Requirement
Write out all of the lines below, exactly and completely.

Data for processing
========================================================================
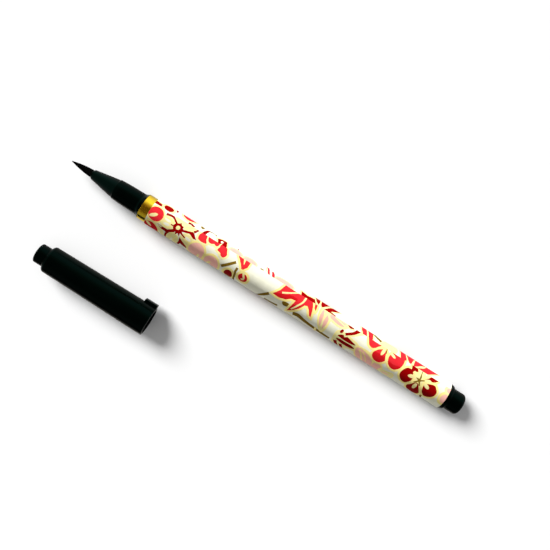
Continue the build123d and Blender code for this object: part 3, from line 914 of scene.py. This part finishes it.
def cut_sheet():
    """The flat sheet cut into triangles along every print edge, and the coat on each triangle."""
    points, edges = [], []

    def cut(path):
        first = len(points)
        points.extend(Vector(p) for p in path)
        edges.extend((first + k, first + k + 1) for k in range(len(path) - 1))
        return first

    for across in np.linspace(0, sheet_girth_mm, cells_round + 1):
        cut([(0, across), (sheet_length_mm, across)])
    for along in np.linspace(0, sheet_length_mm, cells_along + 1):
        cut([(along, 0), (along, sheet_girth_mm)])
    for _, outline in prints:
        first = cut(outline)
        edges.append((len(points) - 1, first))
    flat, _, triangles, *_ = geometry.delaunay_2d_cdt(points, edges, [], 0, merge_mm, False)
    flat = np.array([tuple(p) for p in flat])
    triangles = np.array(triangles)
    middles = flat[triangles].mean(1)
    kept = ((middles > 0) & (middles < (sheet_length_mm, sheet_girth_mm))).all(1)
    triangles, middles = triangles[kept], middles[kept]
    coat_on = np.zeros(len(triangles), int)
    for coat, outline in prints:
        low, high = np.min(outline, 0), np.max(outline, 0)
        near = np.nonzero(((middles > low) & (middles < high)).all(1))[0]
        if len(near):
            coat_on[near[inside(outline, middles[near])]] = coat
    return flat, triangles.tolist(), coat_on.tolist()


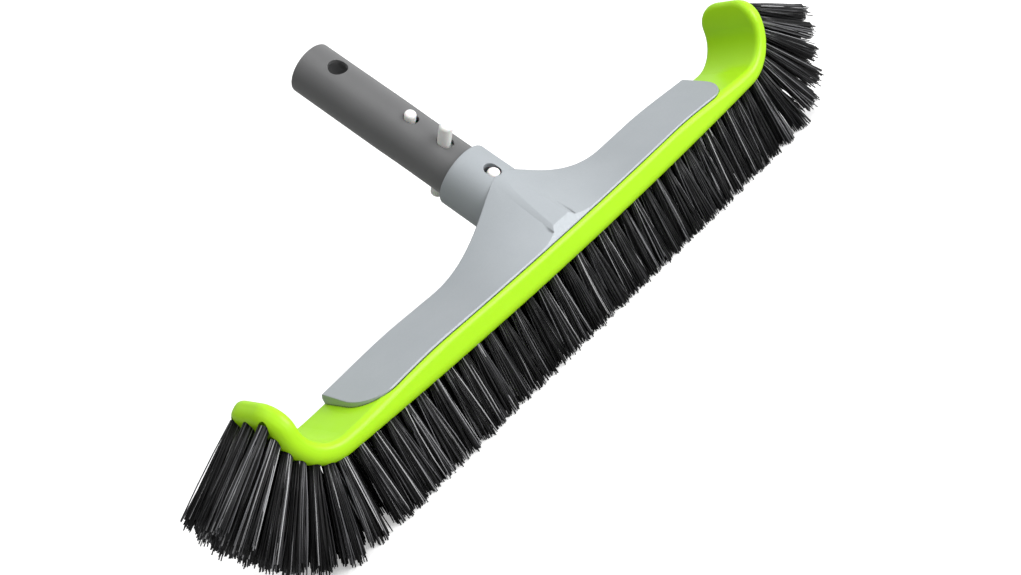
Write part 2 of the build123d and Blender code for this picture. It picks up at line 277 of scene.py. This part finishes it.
========================================================================
Result of the task
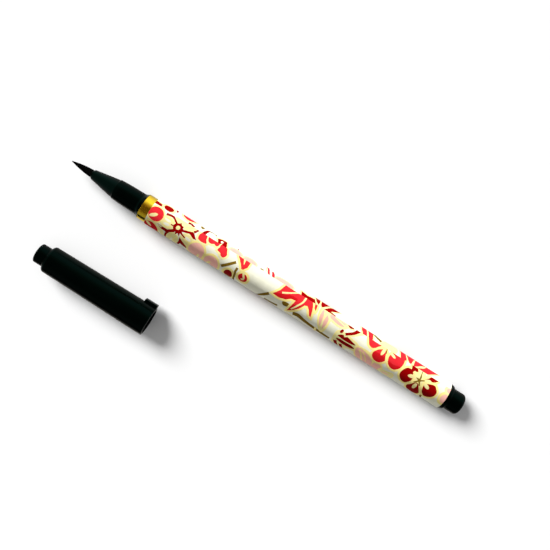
Continue the build123d and Blender code for this object: part 3, from line 914 of scene.py. This part finishes it.
def cut_sheet():
    """The flat sheet cut into triangles along every print edge, and the coat on each triangle."""
    points, edges = [], []

    def cut(path):
        first = len(points)
        points.extend(Vector(p) for p in path)
        edges.extend((first + k, first + k + 1) for k in range(len(path) - 1))
        return first

    for across in np.linspace(0, sheet_girth_mm, cells_round + 1):
        cut([(0, across), (sheet_length_mm, across)])
    for along in np.linspace(0, sheet_length_mm, cells_along + 1):
        cut([(along, 0), (along, sheet_girth_mm)])
    for _, outline in prints:
        first = cut(outline)
        edges.append((len(points) - 1, first))
    flat, _, triangles, *_ = geometry.delaunay_2d_cdt(points, edges, [], 0, merge_mm, False)
    flat = np.array([tuple(p) for p in flat])
    triangles = np.array(triangles)
    middles = flat[triangles].mean(1)
    kept = ((middles > 0) & (middles < (sheet_length_mm, sheet_girth_mm))).all(1)
    triangles, middles = triangles[kept], middles[kept]
    coat_on = np.zeros(len(triangles), int)
    for coat, outline in prints:
        low, high = np.min(outline, 0), np.max(outline, 0)
        near = np.nonzero(((middles > low) & (middles < high)).all(1))[0]
        if len(near):
            coat_on[near[inside(outline, middles[near])]] = coat
    return flat, triangles.tolist(), coat_on.tolist()


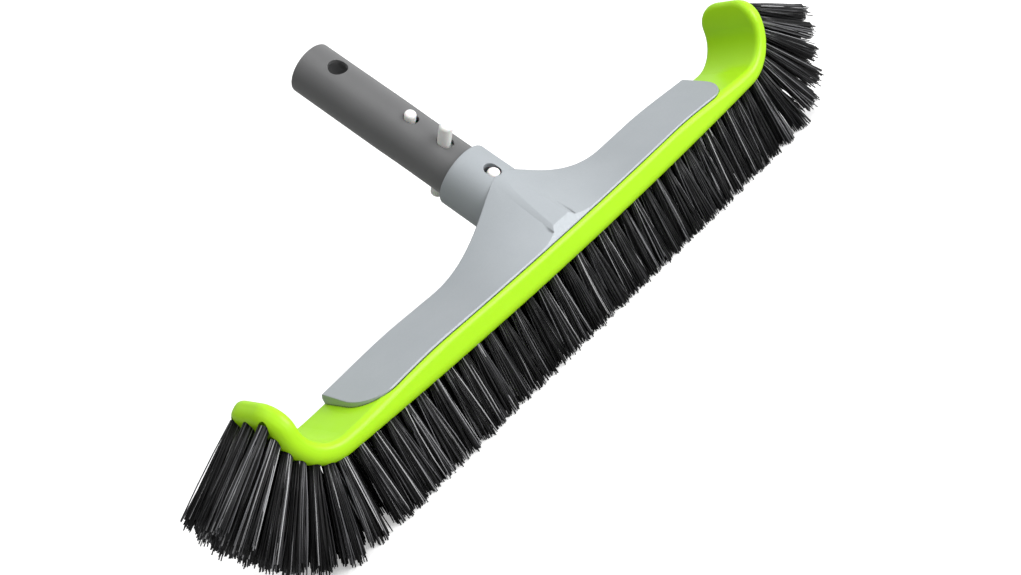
Write part 2 of the build123d and Blender code for this picture. It picks up at line 277 of scene.py. This part finishes it.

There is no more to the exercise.